Money-changing and Remittance Businesses (Amendment) Bill (B15/2005)

On 18 July 2005, the Money-Changing and Remittance Businesses (Amendment) Bill 2005 was introduced in Parliament to amend the Money-Changing and Remittance Businesses Act so as to fine-tune and better reflect the supervisory approach of the Monetary Authority of Singapore (the ‘MAS’) towards remittance houses.

 

The MAS does not supervise remittance houses for their safety and soundness. The MAS’ supervision of remittance houses and money-changers focuses on anti-money laundering (‘AML’) and countering of terrorist financing (‘CFT’) purposes. The changes introduced by the Amendment Bill are geared towards raising the professional and AML/CFT standards in the remittance industry.

 

The Amendment Bill makes the following changes:

•    to require the holder of a remittance licence to be incorporated and to have a minimum capital of S$100,000;

 

•    to expand the scope of the power of the MAS to revoke a licence granted under the Act, to empower the MAS to suspend a licence in lieu of revocation, and to provide for the circumstances under which a licence will lapse or may be surrendered;

 

•    to remove the powers of the MAS to arrest a person reasonably suspected of having committed an offence under the Act and to conduct proceedings in respect of offences under the Act;

 

•    to make officers or partners of a licensee personally liable under certain circumstances for any loss suffered where the licensee has carried on its business in a fraudulent manner;

 

•    to empower the MAS to issue directions in respect of a licensee’s inward remittance business; and

 

•    to increase the quantum of the penalties for certain offences under the Act.

 

Subordinate Courts (Amendment) Bill 2005 (B16/2005)

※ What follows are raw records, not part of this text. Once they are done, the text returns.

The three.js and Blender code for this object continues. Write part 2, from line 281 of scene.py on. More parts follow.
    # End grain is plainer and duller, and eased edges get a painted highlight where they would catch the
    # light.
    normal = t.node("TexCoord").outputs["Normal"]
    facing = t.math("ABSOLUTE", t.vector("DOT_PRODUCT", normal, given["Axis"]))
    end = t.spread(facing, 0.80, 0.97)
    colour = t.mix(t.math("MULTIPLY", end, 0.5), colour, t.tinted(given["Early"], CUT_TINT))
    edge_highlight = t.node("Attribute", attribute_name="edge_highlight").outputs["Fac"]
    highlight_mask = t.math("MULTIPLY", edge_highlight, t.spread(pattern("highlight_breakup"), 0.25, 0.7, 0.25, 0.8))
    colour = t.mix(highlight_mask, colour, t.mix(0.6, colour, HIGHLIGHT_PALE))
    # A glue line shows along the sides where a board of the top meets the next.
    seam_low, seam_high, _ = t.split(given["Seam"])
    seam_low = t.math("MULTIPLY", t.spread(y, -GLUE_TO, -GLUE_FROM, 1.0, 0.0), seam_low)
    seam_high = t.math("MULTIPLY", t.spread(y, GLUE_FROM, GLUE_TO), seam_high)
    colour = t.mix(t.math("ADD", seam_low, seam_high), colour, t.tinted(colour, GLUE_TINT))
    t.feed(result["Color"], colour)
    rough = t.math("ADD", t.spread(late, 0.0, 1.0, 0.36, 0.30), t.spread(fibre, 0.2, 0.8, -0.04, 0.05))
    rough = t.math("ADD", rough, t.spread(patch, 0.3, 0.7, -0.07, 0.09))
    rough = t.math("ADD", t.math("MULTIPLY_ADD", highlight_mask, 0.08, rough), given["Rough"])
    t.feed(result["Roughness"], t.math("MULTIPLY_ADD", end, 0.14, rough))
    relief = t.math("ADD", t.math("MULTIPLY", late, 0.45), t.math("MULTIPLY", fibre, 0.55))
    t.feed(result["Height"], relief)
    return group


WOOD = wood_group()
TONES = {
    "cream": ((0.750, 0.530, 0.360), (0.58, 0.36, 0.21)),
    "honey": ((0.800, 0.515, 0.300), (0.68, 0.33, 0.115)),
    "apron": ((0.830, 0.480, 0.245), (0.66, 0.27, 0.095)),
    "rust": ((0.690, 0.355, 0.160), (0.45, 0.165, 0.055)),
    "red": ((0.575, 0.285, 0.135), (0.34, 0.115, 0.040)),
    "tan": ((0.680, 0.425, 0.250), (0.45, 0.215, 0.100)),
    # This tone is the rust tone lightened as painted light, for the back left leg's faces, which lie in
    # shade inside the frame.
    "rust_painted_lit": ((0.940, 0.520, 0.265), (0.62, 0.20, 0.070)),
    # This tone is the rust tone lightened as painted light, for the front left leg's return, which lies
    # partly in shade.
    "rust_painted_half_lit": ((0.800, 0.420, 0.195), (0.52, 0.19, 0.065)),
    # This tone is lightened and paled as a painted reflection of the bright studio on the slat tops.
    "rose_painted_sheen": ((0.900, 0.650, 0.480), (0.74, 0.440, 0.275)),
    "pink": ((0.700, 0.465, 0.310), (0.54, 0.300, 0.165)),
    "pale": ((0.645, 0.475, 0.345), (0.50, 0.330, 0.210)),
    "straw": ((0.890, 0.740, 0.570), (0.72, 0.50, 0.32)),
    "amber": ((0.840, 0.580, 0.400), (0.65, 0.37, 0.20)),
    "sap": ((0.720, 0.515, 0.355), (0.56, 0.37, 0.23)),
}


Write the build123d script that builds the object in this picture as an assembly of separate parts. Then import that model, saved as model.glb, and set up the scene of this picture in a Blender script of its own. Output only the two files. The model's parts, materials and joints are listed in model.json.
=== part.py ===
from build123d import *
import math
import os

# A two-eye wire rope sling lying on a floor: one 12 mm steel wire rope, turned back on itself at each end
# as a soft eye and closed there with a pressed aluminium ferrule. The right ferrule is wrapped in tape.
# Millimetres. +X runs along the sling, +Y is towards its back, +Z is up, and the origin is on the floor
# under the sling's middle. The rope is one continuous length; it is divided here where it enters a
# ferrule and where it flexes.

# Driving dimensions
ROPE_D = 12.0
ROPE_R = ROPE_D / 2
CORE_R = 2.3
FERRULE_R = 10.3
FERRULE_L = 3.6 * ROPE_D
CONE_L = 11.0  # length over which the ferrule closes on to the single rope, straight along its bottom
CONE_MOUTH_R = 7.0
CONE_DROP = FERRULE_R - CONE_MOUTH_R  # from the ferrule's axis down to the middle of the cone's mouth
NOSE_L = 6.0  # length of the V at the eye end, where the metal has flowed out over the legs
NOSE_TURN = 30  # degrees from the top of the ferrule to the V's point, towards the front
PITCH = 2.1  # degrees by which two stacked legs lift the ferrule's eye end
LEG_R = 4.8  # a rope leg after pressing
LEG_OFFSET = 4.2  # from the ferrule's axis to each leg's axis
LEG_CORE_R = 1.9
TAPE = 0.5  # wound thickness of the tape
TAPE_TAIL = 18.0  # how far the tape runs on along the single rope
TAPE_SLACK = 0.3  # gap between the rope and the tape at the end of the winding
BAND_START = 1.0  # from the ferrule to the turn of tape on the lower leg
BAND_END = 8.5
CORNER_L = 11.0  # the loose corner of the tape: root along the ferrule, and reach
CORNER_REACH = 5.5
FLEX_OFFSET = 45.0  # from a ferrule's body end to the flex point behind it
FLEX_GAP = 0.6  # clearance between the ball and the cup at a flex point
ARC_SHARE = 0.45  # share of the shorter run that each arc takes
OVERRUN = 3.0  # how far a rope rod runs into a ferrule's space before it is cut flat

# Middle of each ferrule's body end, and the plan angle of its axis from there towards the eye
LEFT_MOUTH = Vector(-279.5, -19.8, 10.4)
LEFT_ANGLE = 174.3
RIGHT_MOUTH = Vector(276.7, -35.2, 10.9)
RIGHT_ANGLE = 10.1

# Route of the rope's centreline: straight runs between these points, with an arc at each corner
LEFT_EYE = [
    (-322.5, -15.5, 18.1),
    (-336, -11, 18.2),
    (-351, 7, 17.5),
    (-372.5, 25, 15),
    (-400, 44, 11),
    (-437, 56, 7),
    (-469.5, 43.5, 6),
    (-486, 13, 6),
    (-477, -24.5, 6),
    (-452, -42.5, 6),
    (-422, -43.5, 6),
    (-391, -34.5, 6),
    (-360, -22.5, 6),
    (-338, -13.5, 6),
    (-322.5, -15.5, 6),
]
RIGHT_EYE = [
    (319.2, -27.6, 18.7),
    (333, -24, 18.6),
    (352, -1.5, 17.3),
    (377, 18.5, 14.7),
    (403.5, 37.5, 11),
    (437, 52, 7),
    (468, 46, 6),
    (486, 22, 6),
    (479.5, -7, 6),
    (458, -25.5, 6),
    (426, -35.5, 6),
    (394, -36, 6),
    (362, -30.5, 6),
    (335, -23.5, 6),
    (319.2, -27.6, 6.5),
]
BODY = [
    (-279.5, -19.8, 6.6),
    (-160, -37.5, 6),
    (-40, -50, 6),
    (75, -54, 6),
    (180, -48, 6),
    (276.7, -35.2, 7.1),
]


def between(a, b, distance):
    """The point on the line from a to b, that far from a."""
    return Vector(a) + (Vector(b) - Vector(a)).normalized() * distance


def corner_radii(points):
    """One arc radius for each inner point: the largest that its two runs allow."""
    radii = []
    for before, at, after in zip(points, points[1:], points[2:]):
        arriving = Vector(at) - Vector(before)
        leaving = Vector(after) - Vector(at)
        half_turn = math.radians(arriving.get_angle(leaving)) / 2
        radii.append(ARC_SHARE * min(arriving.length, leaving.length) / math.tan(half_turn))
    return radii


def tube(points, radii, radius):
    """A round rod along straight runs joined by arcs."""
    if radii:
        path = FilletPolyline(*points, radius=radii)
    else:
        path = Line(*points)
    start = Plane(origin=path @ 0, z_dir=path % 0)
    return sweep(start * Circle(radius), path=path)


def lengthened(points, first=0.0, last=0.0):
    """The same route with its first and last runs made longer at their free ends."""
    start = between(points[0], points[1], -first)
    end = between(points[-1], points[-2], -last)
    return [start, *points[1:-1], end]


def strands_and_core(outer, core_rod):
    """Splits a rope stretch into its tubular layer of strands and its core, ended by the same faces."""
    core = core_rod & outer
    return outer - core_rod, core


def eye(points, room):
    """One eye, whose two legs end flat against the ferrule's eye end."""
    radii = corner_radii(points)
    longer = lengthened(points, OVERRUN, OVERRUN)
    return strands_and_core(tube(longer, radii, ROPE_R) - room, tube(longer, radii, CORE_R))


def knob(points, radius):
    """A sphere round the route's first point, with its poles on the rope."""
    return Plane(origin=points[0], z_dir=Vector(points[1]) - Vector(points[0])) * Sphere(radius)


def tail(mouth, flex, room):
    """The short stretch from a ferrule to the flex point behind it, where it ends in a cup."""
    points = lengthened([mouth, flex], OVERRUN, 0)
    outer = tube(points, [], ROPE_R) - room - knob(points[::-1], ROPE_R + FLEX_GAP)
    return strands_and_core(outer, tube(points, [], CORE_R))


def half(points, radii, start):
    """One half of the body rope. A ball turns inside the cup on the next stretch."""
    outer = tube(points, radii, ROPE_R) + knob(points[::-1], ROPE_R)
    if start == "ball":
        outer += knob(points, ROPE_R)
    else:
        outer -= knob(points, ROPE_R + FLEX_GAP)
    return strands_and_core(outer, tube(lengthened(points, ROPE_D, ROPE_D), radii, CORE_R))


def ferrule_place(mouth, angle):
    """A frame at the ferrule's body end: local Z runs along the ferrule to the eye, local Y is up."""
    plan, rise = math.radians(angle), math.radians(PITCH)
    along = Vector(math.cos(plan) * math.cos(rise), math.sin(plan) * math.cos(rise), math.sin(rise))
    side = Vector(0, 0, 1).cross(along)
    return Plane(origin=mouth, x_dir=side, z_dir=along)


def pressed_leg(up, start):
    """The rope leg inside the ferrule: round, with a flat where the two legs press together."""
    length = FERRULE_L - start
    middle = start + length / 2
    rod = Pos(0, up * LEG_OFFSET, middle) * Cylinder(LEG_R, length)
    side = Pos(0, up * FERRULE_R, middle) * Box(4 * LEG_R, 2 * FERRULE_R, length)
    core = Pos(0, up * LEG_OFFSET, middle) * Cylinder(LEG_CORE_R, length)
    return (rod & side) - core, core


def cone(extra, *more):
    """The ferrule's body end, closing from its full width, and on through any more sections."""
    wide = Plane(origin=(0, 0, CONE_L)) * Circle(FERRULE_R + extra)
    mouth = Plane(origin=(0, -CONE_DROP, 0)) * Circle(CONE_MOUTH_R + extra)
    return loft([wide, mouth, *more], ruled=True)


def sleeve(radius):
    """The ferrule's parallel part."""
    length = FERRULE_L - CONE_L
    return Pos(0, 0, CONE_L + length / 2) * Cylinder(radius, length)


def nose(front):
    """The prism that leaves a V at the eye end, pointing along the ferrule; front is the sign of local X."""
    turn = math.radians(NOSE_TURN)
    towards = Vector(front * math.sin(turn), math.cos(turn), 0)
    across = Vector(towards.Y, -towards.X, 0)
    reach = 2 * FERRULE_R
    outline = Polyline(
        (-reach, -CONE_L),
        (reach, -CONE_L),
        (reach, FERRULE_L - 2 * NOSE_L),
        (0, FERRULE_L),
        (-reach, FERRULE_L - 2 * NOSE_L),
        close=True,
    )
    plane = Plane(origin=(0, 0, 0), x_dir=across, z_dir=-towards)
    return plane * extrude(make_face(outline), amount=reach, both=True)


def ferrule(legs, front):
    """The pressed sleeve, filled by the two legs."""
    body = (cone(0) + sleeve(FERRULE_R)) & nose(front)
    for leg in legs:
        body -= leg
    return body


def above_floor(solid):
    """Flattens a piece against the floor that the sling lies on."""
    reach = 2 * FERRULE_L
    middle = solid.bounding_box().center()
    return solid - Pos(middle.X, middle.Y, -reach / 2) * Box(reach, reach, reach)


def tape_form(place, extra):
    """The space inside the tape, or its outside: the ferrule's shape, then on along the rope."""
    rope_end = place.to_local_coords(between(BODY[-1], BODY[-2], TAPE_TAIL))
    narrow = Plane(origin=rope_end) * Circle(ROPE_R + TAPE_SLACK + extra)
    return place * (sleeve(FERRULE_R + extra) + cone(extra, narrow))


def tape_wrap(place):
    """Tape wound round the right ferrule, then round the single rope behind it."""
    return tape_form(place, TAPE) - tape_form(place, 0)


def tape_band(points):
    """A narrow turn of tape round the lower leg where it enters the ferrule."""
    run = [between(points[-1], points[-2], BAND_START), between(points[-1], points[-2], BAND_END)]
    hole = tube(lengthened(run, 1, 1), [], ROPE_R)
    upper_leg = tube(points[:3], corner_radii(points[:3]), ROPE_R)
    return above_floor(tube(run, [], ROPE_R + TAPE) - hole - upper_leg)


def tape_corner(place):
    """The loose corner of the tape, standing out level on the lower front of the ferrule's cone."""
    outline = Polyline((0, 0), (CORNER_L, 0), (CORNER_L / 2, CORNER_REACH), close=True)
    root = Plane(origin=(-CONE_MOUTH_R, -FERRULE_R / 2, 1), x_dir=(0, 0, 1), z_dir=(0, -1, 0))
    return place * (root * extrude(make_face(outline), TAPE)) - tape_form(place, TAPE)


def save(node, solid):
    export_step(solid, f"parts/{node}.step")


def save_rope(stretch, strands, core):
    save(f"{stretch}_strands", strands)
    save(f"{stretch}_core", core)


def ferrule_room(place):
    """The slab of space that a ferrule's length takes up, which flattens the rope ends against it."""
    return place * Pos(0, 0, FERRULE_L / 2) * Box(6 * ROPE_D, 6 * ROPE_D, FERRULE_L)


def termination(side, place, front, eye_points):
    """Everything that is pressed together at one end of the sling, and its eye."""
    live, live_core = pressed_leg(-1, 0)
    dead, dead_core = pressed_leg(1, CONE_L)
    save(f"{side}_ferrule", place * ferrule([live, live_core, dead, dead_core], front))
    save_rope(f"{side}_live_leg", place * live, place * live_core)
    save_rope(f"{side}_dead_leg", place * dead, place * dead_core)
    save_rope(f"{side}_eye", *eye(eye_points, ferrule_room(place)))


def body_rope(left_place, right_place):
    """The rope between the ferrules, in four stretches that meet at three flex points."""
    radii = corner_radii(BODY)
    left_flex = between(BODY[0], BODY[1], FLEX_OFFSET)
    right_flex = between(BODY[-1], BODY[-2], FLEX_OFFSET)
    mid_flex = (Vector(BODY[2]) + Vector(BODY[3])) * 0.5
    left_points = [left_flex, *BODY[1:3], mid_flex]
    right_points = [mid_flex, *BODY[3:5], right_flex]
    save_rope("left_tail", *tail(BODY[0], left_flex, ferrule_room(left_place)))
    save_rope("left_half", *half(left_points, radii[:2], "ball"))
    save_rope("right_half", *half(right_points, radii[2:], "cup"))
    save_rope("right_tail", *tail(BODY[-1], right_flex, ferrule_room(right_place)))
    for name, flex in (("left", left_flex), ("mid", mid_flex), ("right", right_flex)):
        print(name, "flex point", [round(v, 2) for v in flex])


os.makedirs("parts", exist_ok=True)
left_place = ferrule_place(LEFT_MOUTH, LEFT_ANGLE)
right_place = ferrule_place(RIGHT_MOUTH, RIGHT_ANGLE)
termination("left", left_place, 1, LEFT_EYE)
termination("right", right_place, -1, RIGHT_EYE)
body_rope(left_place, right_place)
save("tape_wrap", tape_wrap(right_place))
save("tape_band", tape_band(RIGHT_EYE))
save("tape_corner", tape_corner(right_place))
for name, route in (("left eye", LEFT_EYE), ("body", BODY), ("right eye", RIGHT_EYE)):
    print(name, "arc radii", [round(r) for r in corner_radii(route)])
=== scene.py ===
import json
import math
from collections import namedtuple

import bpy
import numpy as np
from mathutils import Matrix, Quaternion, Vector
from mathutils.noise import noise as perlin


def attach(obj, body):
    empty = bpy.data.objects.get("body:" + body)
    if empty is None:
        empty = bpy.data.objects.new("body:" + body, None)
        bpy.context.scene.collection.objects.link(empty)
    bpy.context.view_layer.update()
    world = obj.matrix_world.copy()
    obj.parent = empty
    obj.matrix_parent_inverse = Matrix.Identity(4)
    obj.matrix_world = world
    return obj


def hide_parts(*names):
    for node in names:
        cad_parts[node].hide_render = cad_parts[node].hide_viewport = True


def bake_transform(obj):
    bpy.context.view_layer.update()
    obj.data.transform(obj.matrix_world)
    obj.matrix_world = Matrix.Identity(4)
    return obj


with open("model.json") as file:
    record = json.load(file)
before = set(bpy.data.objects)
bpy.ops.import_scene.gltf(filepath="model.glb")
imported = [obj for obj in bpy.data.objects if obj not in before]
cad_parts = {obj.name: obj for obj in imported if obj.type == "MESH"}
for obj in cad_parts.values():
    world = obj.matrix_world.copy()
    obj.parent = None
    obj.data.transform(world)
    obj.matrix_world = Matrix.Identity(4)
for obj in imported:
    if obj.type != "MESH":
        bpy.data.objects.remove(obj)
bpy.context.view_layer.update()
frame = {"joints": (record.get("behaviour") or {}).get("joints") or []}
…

The Subordinate Court (Amendment) Bill 2005, which was introduced in Parliament on 18 July 2005, seeks to amend the Subordinate Courts Act to reform the law relating to transfers in civil proceedings. The Bill implements the recommendations of the Law Reform Committee of the Singapore Academy of Law. Their principal recommendations are:

(a) to provide a new mechanism to transfer civil proceedings:

(i)  from the Magistrate’s Court to the High Court;

 

(ii) from the High Court to the Magistrate’s Court; and

 

(iii) from the District Court to the Magistrate’s Court;

 

(b) to widen the existing ground for transferring civil proceedings from the Magistrate’s Court to the District Court (including a new provision in relation to the transfer of a counterclaim from the Magistrate’s Court to the District Court);

 

(c)        to clarify that a party intending to avail himself of reciprocal enforcement arrangements (should such be available under overseas legislation) may proceed with his claim in the High Court (unless for some other reason it would be inappropriate for him to do so), notwithstanding that the claim falls within the ordinary jurisdiction of the subordinate courts; and

 

(d)        to amend the provisions on costs in transferred cases, consequent to the above amendments.

 

The basic objective is to provide for greater flexibility to the courts to transfer proceedings between themselves so that cases may be dealt with as efficiently as possible. This Bill also seeks to remove anomalies and resolve certain shortcomings highlighted in recent decisions of the Singapore Supreme Court, so that transfers of civil proceedings between courts will be less complex and more flexible. The following are some features of the new regime:

(i)  transfers will be triggered by the application of a party to the proceedings, (except that the court will be empowered to transfer a case to a lower court on its own motion; this is a necessary safeguard to ensure that the jurisdictional demarcation between the various courts, set out by the legislature to ensure the efficient use of court resources, is respected);

 

(ii) applications for transfer, whether to or from a superior court, will be made to the superior court;

 

(iii) except as provided for in new ss 54E(2)(c) and 54F(2)(c), the court will have no power to transfer only part of the pending proceedings;

 

(iv) the court will have no power to transfer proceedings to a lower court which lacks the subject-matter jurisdiction to deal with those proceedings.